Fiedler refused to admit that the poor voted against the Sandinistas. “I haven’t seen all the figures,” she said. Did she feel that the identification by liberation theologians of the interests of the poor with socialist revolution was now rendered problematic? “I don’t follow you,” Fiedler said. She paused. “Remember that 41 percent of the people voted for the Sandinistas. Some of these people must have been campesinos, right?”
It is perhaps cruel to dissect the arguments of these representative voices of progressive dismay. The claim that the U.S. ruined the Sandinista economy might be more plausible if socialist economies around the world were not crumbling. Suspicion that the U.S. rigged the election is belied by the fact that the Sandinistas controlled the process, and in fact used the entire apparatus of the state for campaign purposes. Before the election the Sandinistas handed out free T-shirts, fluorescent shoelaces (which are popular with teenagers), Barbie dolls, backpacks, hairspray, and make-up.
In fact, state coercion resulted in Sandinista rallies of several hundred thousand people, while the largest UNO rally was 50,000. This Sandinista manipulation backfired and confused the West into anticipating a Sandinista victory. Defeat, when it came, was all the more devastating.
Ultimately, Western reaction to the Nicaraguan election must be assessed not in rational but in psychological terms. In his book Political Pilgrims, Paul Hollander suggests an explanation for the crisis of con-science we now see on the American political and religious left. Hollander explains that progressive elites have for the past half-century invested their hopes in finding a socialist peasant paradise abroad. First it was the Soviet Union in the 1930s, then Mao’s China in the 1950s, then Castro’s Cuba in the late 1950s and early 1960s. Each time that evidence completely discredited this left-wing fantasy, it migrated to another country.
In the 1980s, these hopes descended on Nicaragua—here, finally, socialism would be a success: “The most beautiful movement in my lifetime,” the Rev. William Sloane Coffin said.

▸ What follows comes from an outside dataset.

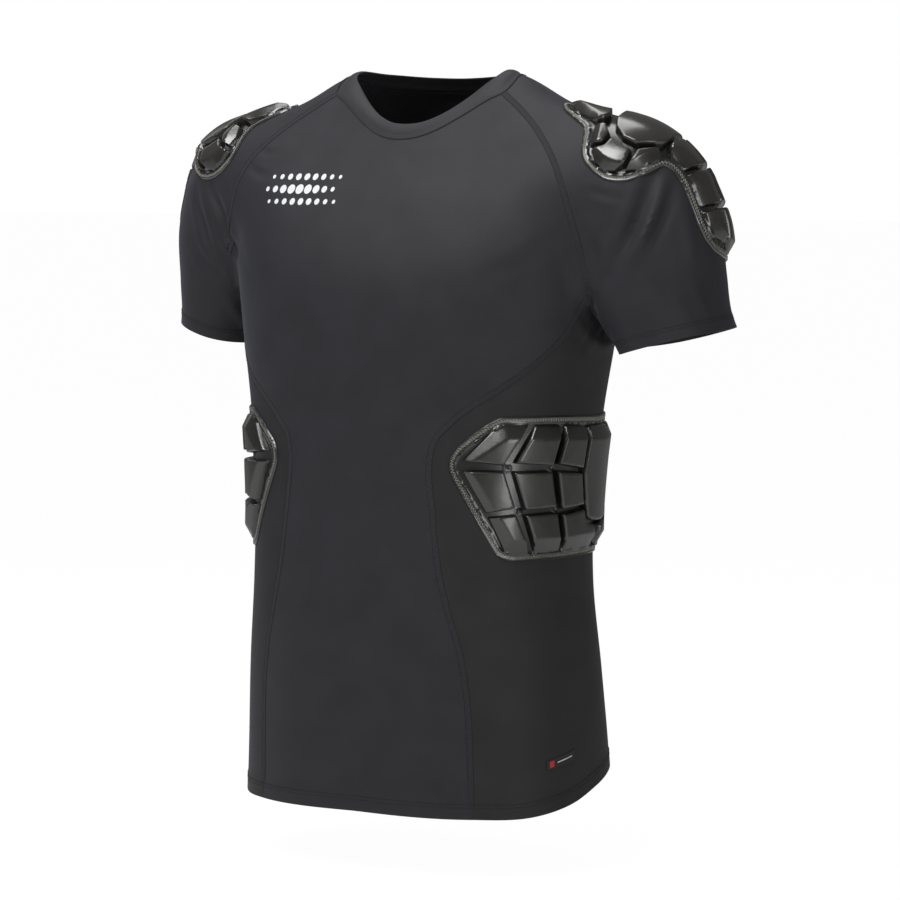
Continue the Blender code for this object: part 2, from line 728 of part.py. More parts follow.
# Collar: a doubled band from the neck seam up to its free edge
def collar_band(collection, name, material):
    seam = np.vstack([neck_front[:-1], neck_top[:-1], neck_back])
    free = seam_pieces(BAND_EDGE, (0, len(BAND_EDGE) - 1), 10, False)[0]
    share = np.linspace(0, 1, len(seam))
    free_share = np.linspace(0, 1, len(free))
    free = np.column_stack([np.interp(share, free_share, free[:, c]) for c in range(3)])
    flat_part = sideways(seam, 1.0)
    bow = outward_at(seam) * 1.0
    for move in (flat_part, bow):
        move[0, 0] = move[-1, 0] = 0
    seam[0, 0] = seam[-1, 0] = free[0, 0] = free[-1, 0] = 0
    turned = seam + flat_part * 4
    rows = [seam + flat_part * SEAM_GAP, turned]
    rows += [turned * (1 - part) + free * part + bow * math.sin(math.pi * part) for part in (0.35, 0.7, 1)]
    count = len(seam)
    faces = [[r * count + i, r * count + i + 1, (r + 1) * count + i + 1, (r + 1) * count + i]
             for r in range(len(rows) - 1) for i in range(count - 1)]
    item = mesh_object(collection, name, np.vstack(rows), faces, material)
    add_mirror(item)
    add_wall(item, BAND_WALL)
    return item


# Build the shirt
shirt = start_collection("padded_compression_shirt")
cloth = plain_material("charcoal_stretch_knit", (0.040, 0.041, 0.046), 0.62)
side_cloth = plain_material("charcoal_side_knit", (0.036, 0.037, 0.041), 0.62)
band_cloth = plain_material("charcoal_collar_knit", (0.045, 0.046, 0.051), 0.66)
rib_skin = plain_material("moulded_rib_pad_skin", (0.075, 0.074, 0.072), 0.32)
cap_skin = plain_material("moulded_shoulder_pad_skin", (0.070, 0.069, 0.067), 0.32)

half_gap = SEAM_GAP / 2
neck_front, neck_top, neck_back = seam_pieces(
    NECK_SEAM, (0, NECK_FRONT_CORNER, NECK_BACK_CORNER, len(NECK_SEAM) - 1), PANEL_STEP * 0.6)
raglan_front, under_front, under_back, raglan_back = seam_pieces(
    ARMHOLE_SEAM, (0, UNDERARM_FRONT, UNDERARM_MIDDLE, UNDERARM_BACK, len(ARMHOLE_SEAM) - 1),
    PANEL_STEP * 0.8)
front_guide = side_seam_guide(False)
back_guide = side_seam_guide(True)
front_side = seam_pieces(front_guide, (0, len(front_guide) - 1), PANEL_STEP)[0]
back_side = seam_pieces(back_guide, (0, len(back_guide) - 1), PANEL_STEP)[0]
front_turn, back_turn = (side_flat(side[-1:])[0, 0] / RIB_MM_PER_DEGREE + SIDE_MIDDLE
                         for side in (front_side, back_side))
for middle_point in (neck_front[0], neck_back[-1]):
    middle_point[0] = 0


def edge_border(points):
    return points, np.zeros_like(points)


def seam_border(points, amount, reverse=False):
    move = sideways(points, amount)
    if abs(points[0, 0]) < 0.5:
        move[0, 0] = 0
    if abs(points[-1, 0]) < 0.5:
        move[-1, 0] = 0
    return (points[::-1], move[::-1]) if reverse else (points, move)


def middle_line(top, bottom, facing):
    heights = face_flat(np.array([top, bottom]), facing)[:, 1]
    count = round(abs(heights[1] - heights[0]) / PANEL_STEP)
    heights = np.linspace(heights[0], heights[1], count + 1)
    line = face_place(np.column_stack([heights * 0, heights]), facing)
    line[0] = top
    line[-1] = bottom
    line[:, 0] = 0
    return line


def front_panel():
    hem = hem_piece(0, front_turn, PANEL_STEP)
    hem[0, 0] = 0
    hem[-1] = front_side[-1]
    borders = [
        edge_border(hem),
        seam_border(front_side, -half_gap, True),
        seam_border(raglan_front, -half_gap, True),
        seam_border(neck_front, -half_gap, True),
        edge_border(middle_line(neck_front[0], hem[0], -1)),
    ]
    return cloth_panel(shirt, "front_panel", borders, lambda p: face_flat(p, -1),
                       lambda f: face_place(f, -1), cloth, True)


def back_panel():
    hem = hem_piece(back_turn, 180, PANEL_STEP)
    hem[-1, 0] = 0
    hem[0] = back_side[-1]
    borders = [
        edge_border(hem),
        edge_border(middle_line(neck_back[-1], hem[-1], 1)[::-1]),
        seam_border(neck_back, -half_gap, True),
        seam_border(raglan_back, -half_gap, True),
        seam_border(back_side, half_gap),
    ]
    return cloth_panel(shirt, "back_panel", borders, lambda p: face_flat(p, 1),
                       lambda f: face_place(f, 1), cloth, True)


def side_panel():
    hem = hem_piece(front_turn, back_turn, PANEL_STEP)
    hem[0] = front_side[-1]
    hem[-1] = back_side[-1]
    borders = [
        edge_border(hem),
        seam_border(back_side, -half_gap, True),
        seam_border(under_back, -half_gap, True),
        seam_border(under_front, -half_gap, True),
        seam_border(front_side, half_gap),
    ]
    return cloth_panel(shirt, "side_panel_left", borders, side_flat, side_place, side_cloth, False)


def sleeve():
    under_top = under_front[-1:]
    top_along, top_turn = sleeve_flat(under_top)[0]
    full = 180 * CAP_MM_PER_DEGREE
    if top_turn < 0:
        top_turn += 2 * full
    seam_length = cuff_along(full) - top_along
    share = np.linspace(0, 1, round(seam_length / PANEL_STEP) + 1)
    front_line = np.column_stack([top_along + seam_length * share, top_turn + (full - top_turn) * share])
    seam = sleeve_place(front_line)
    seam[0] = under_top[0]
    cuff_turns = np.linspace(full, -full, 25)
    cuff = sleeve_place(np.column_stack([cuff_along(cuff_turns), cuff_turns]))
    cuff[0] = seam[-1]
    cuff[-1] = seam[-1]
    borders = [
        seam_border(raglan_front, half_gap),
        seam_border(under_front, half_gap),
        seam_border(seam, half_gap),
        edge_border(cuff),
        seam_border(seam, -half_gap, True),
        seam_border(under_back, half_gap),
        seam_border(raglan_back, half_gap),
        seam_border(neck_top, -half_gap, True),
    ]
    lengths = [len(points) - 1 for points, move in borders]
    last_front = sum(lengths[:3])

    def flat_ring(ring):
        flat = sleeve_flat(ring)
        order = np.arange(len(ring))
        near_under = np.abs(flat[:, 1]) > 0.5 * full
        in_front = order <= last_front
        flat[near_under & in_front & (flat[:, 1] < 0), 1] += 2 * full
        flat[near_under & ~in_front & (flat[:, 1] > 0) & (order >= sum(lengths[:4])), 1] -= 2 * full
        cuff_rows = (order >= last_front) & (order <= sum(lengths[:4]))
        flat[cuff_rows, 1] = cuff_turns[:cuff_rows.sum()]
        return flat

    return cloth_panel(shirt, "sleeve_left", borders, sleeve_flat, sleeve_place, cloth, False,
                       flat_ring, SLEEVE_STEP)


front_panel()
back_panel()
mirrored_copy(shirt, side_panel(), "side_panel_right")
mirrored_copy(shirt, sleeve(), "sleeve_right")
collar_band(shirt, "collar_band", band_cloth)
mirrored_copy(shirt, rib_pad(shirt, "rib_pad_left", rib_skin), "rib_pad_right")
mirrored_copy(shirt, shoulder_pad(shirt, "shoulder_pad_left", cap_skin), "shoulder_pad_right")
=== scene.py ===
import math

import bpy
import numpy as np
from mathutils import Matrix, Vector
from mathutils.geometry import delaunay_2d_cdt


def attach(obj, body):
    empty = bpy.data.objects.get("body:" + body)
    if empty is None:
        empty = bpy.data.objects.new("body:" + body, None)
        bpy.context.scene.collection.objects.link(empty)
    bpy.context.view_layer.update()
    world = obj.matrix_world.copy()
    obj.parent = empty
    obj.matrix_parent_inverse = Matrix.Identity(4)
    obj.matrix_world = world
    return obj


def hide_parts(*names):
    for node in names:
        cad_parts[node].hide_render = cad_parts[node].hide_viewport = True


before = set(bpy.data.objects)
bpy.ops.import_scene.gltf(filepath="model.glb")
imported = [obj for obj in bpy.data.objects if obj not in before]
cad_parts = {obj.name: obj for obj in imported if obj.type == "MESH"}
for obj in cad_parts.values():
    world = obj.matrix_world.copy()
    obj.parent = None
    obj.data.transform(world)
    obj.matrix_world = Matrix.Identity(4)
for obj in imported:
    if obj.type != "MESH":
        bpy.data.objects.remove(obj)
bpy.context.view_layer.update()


# Front panel
# One piece of smooth charcoal interlock knit, cut to the chest and belly, with curved sides
# that run into the side panels. It is stretched over the wearer, so the tables give the
# figure that fills it, in millimetres, and the few creases that the stretch leaves.
MM = 0.001
BODY_LENGTH = 666
HALF_CHEST = 188
HALF_DEPTH = 124
SHOULDER_SLOPE = 17.2
SHOULDER_DROP = 15.3
CLOTH_WALL = 1.5
SEAM_GAP = 0.3
CLOTH_STEP = 4.0
SEAM_STEP = 4.5
RIB_MM_PER_DEGREE = 2.88
HEM_DEPTH = 15
HEM_ONLY_BELOW = -560
FOLD_STEP = 1.5
FOLD_OUT = 0.35
FOLD_IN = 0.55

FIGURE_RINGS = np.array([
    # height, half_width, front, back, middle, squareness
    (-1.17 * BODY_LENGTH, 0.947 * HALF_CHEST, 1.000 * HALF_DEPTH, 0.935 * HALF_DEPTH, 4, 2.4),
    (-1.05 * BODY_LENGTH, 0.947 * HALF_CHEST, 1.000 * HALF_DEPTH, 0.935 * HALF_DEPTH, 4, 2.4),
    (-0.93 * BODY_LENGTH, 0.926 * HALF_CHEST, 1.015 * HALF_DEPTH, 0.895 * HALF_DEPTH, 4, 2.4),
    (-0.81 * BODY_LENGTH, 0.904 * HALF_CHEST, 1.015 * HALF_DEPTH, 0.806 * HALF_DEPTH, 2, 2.4),
    (-0.69 * BODY_LENGTH, 0.872 * HALF_CHEST, 1.000 * HALF_DEPTH, 0.742 * HALF_DEPTH, 0, 2.4),
    (-0.57 * BODY_LENGTH, 0.872 * HALF_CHEST, 0.968 * HALF_DEPTH, 0.782 * HALF_DEPTH, 0, 2.4),
    (-0.45 * BODY_LENGTH, 0.910 * HALF_CHEST, 0.944 * HALF_DEPTH, 0.887 * HALF_DEPTH, 0, 2.4),
    (-0.36 * BODY_LENGTH, 0.957 * HALF_CHEST, 0.935 * HALF_DEPTH, 0.984 * HALF_DEPTH, 0, 2.4),
    (-0.27 * BODY_LENGTH, 0.989 * HALF_CHEST, 0.871 * HALF_DEPTH, 1.000 * HALF_DEPTH, 0, 2.6),
    (-0.18 * BODY_LENGTH, 1.000 * HALF_CHEST, 0.677 * HALF_DEPTH, 1.000 * HALF_DEPTH, 2, 3.2),
    (-0.105 * BODY_LENGTH, 1.000 * HALF_CHEST, 0.452 * HALF_DEPTH, 0.903 * HALF_DEPTH, 4, 3.8),
    (-0.045 * BODY_LENGTH, 0.957 * HALF_CHEST, 0.290 * HALF_DEPTH, 0.758 * HALF_DEPTH, 6, 3.8),
    (0.015 * BODY_LENGTH, 0.904 * HALF_CHEST, 0.210 * HALF_DEPTH, 0.597 * HALF_DEPTH, 8, 3.4),
    (0.075 * BODY_LENGTH, 0.851 * HALF_CHEST, 0.161 * HALF_DEPTH, 0.468 * HALF_DEPTH, 10, 3.0),
])

# The upper arm, from inside the shoulder to just past the cuff
ARM_TOP = np.array((188.0, 20.0, -140.0))
ARM_CUFF = np.array((238.0, 40.0, -242.0))
ARM_RINGS = np.array([
    # share_of_length, outer, inner, half_depth
    (0.00, 97, 68, 64),
    (0.35, 91, 54, 66),
    (0.70, 72.5, 40, 65),
    (1.00, 57.5, 41, 62),
    (1.30, 52.5, 40, 62),
])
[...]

Here, finally, priests such as Miguel d’Escoto and Fernando and Ernesto Cardenal integrated faith with revolutionary commitment. Here the commandantes composed poetry. Here the Vietnam generation could get away from the “illusions” of American prosperity and bourgeois values and find bliss by spouting revolutionary slogans on the patio of the International Hotel in Managua.
“I ran into some of the American professors and church people down there at election time,” Nina Shea said. “These people believe in the dictatorship of the intelligentsia. They identify with the Sandinistas, not because the Sandinistas are like the campesinos, but because the Sandinistas are like them. All that stuff about representing the poor is ridiculous.”

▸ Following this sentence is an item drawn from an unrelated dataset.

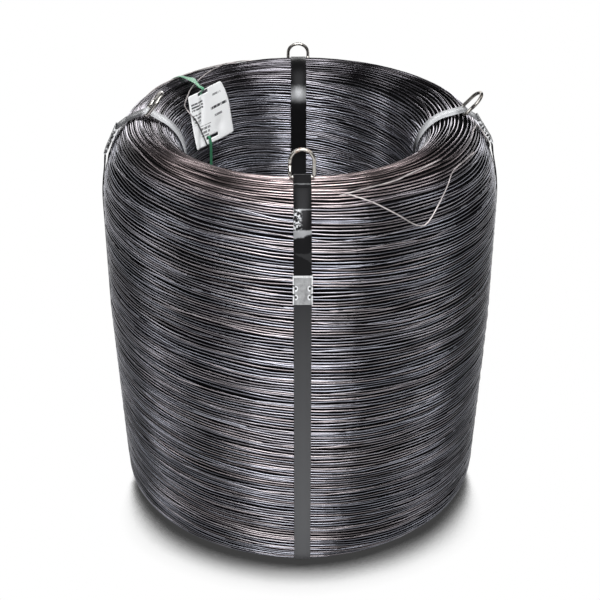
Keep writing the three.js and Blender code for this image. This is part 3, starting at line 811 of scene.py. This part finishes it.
def wound_wire_tree():
    """Geometry nodes that wind one wire round the axis while it climbs along an outline.

    The outline is a line of edges in the XZ plane. Each turn strays along the surface and
    sinks below it by noise that runs on smoothly from one turn to the next."""
    group = bpy.data.node_groups.new("wound_wire", "GeometryNodeTree")
    sockets = {
        "Geometry": ("Outline",),
        "Int": ("Turn points", "Wire sides"),
        "Float": (
            "First turn", "Turns", "All turns", "Outline length", "Spread", "Wire radius",
            "Wander", "Wander change", "Drift", "Waver", "Tilt", "Depth", "Sink", "Darkness",
            "Seed",
        ),
        "Material": ("Material",),
    }
    for kind, names in sockets.items():
        for name in names:
            group.interface.new_socket(name, in_out="INPUT", socket_type=f"NodeSocket{kind}")
    group.interface.new_socket("Wire", in_out="OUTPUT", socket_type="NodeSocketGeometry")
    tree = Tree(group)
    entry = tree.node("NodeGroupInput").pick
    outline = tree.node("GeometryNodeMeshToCurve", inputs={"Mesh": entry("Outline")})
    count = entry("Turns") * entry("Turn points") + 1.0
    line = tree.node("GeometryNodeCurvePrimitiveLine")
    wire = tree.node("GeometryNodeResampleCurve", inputs={"Curve": line, "Count": count})
    index = tree.node("GeometryNodeInputIndex")
    turn = index / entry("Turn points") + entry("First turn")
    angle = turn * TAU
    cosine, sine = angle.math("COSINE"), angle.math("SINE")
    share = turn / entry("All turns")
    share = share + (share * TAU).math("SINE") * entry("Spread") * (1 / TAU)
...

Paulist priest Robert Sirico returned from Nicaragua and noted that campesinos typically ridiculed foreign visitors as “sandalistas,” in reference to their footwear and their generally unkempt appearance. “Why do those people refuse to bathe?” one peasant woman asked Sirico. “They say they want to be like the poor, but we know how to keep ourselves clean.”

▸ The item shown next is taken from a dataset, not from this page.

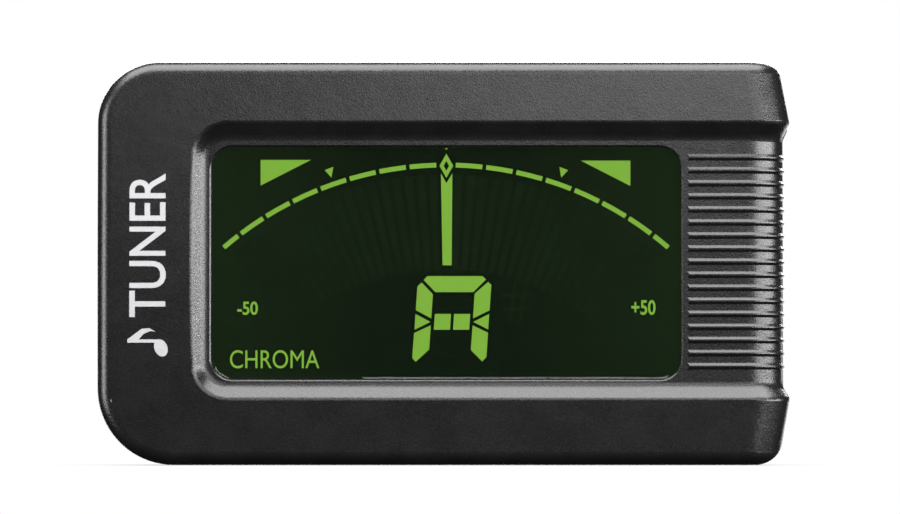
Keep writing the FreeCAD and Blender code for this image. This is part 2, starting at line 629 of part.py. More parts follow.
# the back is one smooth curve: bowed over the pivot and dished for the thumb
bow = [(tip - 1, LEVER_Z + 1.7), (tip + 12, LEVER_Z + 0.5), (0, LEVER_Z), (PIVOT_X + 3, LEVER_Z + 0.1)]
bow += [(RIGHT - 9.5, LEVER_Z + 0.6), (RIGHT - 4, LEVER_Z + 0.3), (RIGHT + 1, LEVER_Z - 0.5)]
knots = [V(x, -30, z) for x, z in bow]
ends = [V(RIGHT + 1, -30, -30), V(tip - 1, -30, -30)]
waste = closed([curve(knots), Part.makePolygon([knots[-1]] + ends + [knots[0]])])
lever = lever.cut(waste.extrude(V(0, 60, 0)))

# plan: parallel as far as the pivot, then flared for the thumb
half = LEVER_W / 2
flare = [(tip, half - 0.25), (tip + 8, half), (PIVOT_X, half), (PIVOT_X + 6.5, half + 0.05)]
flare += [(PIVOT_X + 12, half + 0.9), (tail - 3.5, half + 1.4), (tail, half + 1.2)]
for turn in (-1, 1):
    knots = [V(x, turn * y, -30) for x, y in flare]
    ends = [V(tail, turn * 30, -30), V(tip, turn * 30, -30)]
    waste = closed([curve(knots), Part.makePolygon([knots[-1]] + ends + [knots[0]])])
    lever = lever.cut(waste.extrude(V(0, 0, 60)))
lever = lever.makeFillet(3.0, edges_where(lever, lambda p: p.x < tip + 0.01 and abs(p.y) > half - 1))
lever = lever.makeFillet(2.4, edges_where(lever, lambda p: p.x > tail - 0.01 and abs(p.y) > half))
back = max((f for f in lever.Faces if f.CenterOfMass.z < LEVER_Z + 1), key=lambda f: f.Area)
lever = lever.makeFillet(1.2, back.OuterWire.Edges)
seat_rim = edges_where(lever, lambda p: abs(p.z - seat_z) < 1e-3 and p.x < PAD_X1 + 0.61)
seat_rim = [e for e in seat_rim if e.CenterOfMass.x < PAD_X1 + 0.5]
lever = lever.makeFillet(0.4, seat_rim)

# hollow between the cheeks, open towards the housing
hollow = half - LEVER_WALL
inside = [(PAD_X1 + 2.4, 0, 0), (PAD_X1 + 2.4, LEVER_Z + 2.4, 0.6), (RIGHT - 3.5, LEVER_Z + 2.4, 0.6)]
inside.append((RIGHT - 3.5, 0, 0))
lever = lever.cut(side_slab(inside, -hollow, hollow))
lever = lever.cut(axle(PIVOT_X, PIVOT_Z, -30, 30, PIN_R + PIN_RUN))


def tail_rib(y):
    """One thin raised rib on the back of the lever's thumb end."""
    x0 = RIGHT - 9.0
    sections = []
    for offset, lift in RIB_SHAPE:
        corners = [(x0 + lift, LEVER_Z + 0.5 - lift, 0), (tail + lift, LEVER_Z - 0.1 - lift, 1.1 + lift)]
        corners += [(tail + lift, LEVER_Z + 1.2, 0), (tail - 0.8, LEVER_Z + 1.2, 0), (x0, LEVER_Z + 1.2, 0)]
        sections.append(loop(corners, lambda a, b: V(a, y + offset, b)))
    return Part.makeLoft(sections, True, True)


tail_ribs = [tail_rib((i - 7) * RIB_PITCH) for i in range(15)]
lever = lever.fuse(tail_ribs).removeSplitter()
export(lever, "clip_lever")
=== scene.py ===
import math

import bmesh
import bpy
from mathutils import Matrix, Vector
from mathutils.bvhtree import BVHTree


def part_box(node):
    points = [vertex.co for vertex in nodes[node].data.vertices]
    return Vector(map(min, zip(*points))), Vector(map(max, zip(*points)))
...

In the absence of a referendum, however, Jesuit activists, radical nuns, and liberation theologians were able to sustain the illusion of popular support. Now not only have the Nicaraguan people rejected these claims as a sham, unrepresentative of their interests and indeed hostile to them, but it seems that the nomadic quest for paradise in this world may be coming to an end. This dove has now no place to land. The world seems to be running out of potential venues for the peasant utopia of the liberal imagination. The result is frustration, bordering on desperation.